◆ **Instructions to follow**: Send back all the data below, exactly as given.

++++++

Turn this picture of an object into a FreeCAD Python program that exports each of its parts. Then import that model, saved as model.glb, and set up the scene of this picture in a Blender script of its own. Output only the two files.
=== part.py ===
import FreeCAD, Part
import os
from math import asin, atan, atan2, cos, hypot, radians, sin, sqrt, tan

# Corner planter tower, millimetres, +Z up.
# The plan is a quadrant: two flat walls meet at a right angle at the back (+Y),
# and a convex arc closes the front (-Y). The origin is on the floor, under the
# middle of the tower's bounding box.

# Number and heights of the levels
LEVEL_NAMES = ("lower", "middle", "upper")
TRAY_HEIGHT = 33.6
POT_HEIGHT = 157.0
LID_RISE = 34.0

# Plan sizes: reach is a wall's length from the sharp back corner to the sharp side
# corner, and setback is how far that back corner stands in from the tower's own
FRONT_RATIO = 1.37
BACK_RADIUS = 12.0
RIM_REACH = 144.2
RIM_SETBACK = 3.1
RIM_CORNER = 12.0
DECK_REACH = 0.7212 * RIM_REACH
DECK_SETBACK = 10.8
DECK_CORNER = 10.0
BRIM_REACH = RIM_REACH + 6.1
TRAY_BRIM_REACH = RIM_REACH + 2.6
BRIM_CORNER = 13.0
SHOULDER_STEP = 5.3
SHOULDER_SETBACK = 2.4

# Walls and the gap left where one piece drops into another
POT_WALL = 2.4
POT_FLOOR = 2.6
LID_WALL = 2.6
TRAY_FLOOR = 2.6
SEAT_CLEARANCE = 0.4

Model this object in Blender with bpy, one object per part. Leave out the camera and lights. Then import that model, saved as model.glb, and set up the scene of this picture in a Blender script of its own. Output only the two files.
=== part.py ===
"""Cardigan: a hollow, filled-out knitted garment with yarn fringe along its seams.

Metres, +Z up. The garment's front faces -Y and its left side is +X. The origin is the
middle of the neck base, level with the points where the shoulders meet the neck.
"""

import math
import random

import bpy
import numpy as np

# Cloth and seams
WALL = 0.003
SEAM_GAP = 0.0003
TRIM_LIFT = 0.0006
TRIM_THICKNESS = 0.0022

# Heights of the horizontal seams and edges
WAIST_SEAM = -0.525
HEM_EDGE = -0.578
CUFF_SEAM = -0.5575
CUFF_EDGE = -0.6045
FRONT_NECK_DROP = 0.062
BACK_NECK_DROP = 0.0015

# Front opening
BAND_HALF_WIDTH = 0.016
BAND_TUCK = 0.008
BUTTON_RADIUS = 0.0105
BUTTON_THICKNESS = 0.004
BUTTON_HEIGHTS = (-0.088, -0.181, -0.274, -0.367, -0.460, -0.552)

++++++

◆ **Exercise output**:
Turn this picture of an object into a FreeCAD Python program that exports each of its parts. Then import that model, saved as model.glb, and set up the scene of this picture in a Blender script of its own. Output only the two files.
=== part.py ===
import FreeCAD, Part
import os
from math import asin, atan, atan2, cos, hypot, radians, sin, sqrt, tan

# Corner planter tower, millimetres, +Z up.
# The plan is a quadrant: two flat walls meet at a right angle at the back (+Y),
# and a convex arc closes the front (-Y). The origin is on the floor, under the
# middle of the tower's bounding box.

# Number and heights of the levels
LEVEL_NAMES = ("lower", "middle", "upper")
TRAY_HEIGHT = 33.6
POT_HEIGHT = 157.0
LID_RISE = 34.0

# Plan sizes: reach is a wall's length from the sharp back corner to the sharp side
# corner, and setback is how far that back corner stands in from the tower's own
FRONT_RATIO = 1.37
BACK_RADIUS = 12.0
RIM_REACH = 144.2
RIM_SETBACK = 3.1
RIM_CORNER = 12.0
DECK_REACH = 0.7212 * RIM_REACH
DECK_SETBACK = 10.8
DECK_CORNER = 10.0
BRIM_REACH = RIM_REACH + 6.1
TRAY_BRIM_REACH = RIM_REACH + 2.6
BRIM_CORNER = 13.0
SHOULDER_STEP = 5.3
SHOULDER_SETBACK = 2.4

# Walls and the gap left where one piece drops into another
POT_WALL = 2.4
POT_FLOOR = 2.6
LID_WALL = 2.6
TRAY_FLOOR = 2.6
SEAT_CLEARANCE = 0.4

Model this object in Blender with bpy, one object per part. Leave out the camera and lights. Then import that model, saved as model.glb, and set up the scene of this picture in a Blender script of its own. Output only the two files.
=== part.py ===
"""Cardigan: a hollow, filled-out knitted garment with yarn fringe along its seams.

Metres, +Z up. The garment's front faces -Y and its left side is +X. The origin is the
middle of the neck base, level with the points where the shoulders meet the neck.
"""

import math
import random

import bpy
import numpy as np

# Cloth and seams
WALL = 0.003
SEAM_GAP = 0.0003
TRIM_LIFT = 0.0006
TRIM_THICKNESS = 0.0022

# Heights of the horizontal seams and edges
WAIST_SEAM = -0.525
HEM_EDGE = -0.578
CUFF_SEAM = -0.5575
CUFF_EDGE = -0.6045
FRONT_NECK_DROP = 0.062
BACK_NECK_DROP = 0.0015

# Front opening
BAND_HALF_WIDTH = 0.016
BAND_TUCK = 0.008
BUTTON_RADIUS = 0.0105
BUTTON_THICKNESS = 0.004
BUTTON_HEIGHTS = (-0.088, -0.181, -0.274, -0.367, -0.460, -0.552)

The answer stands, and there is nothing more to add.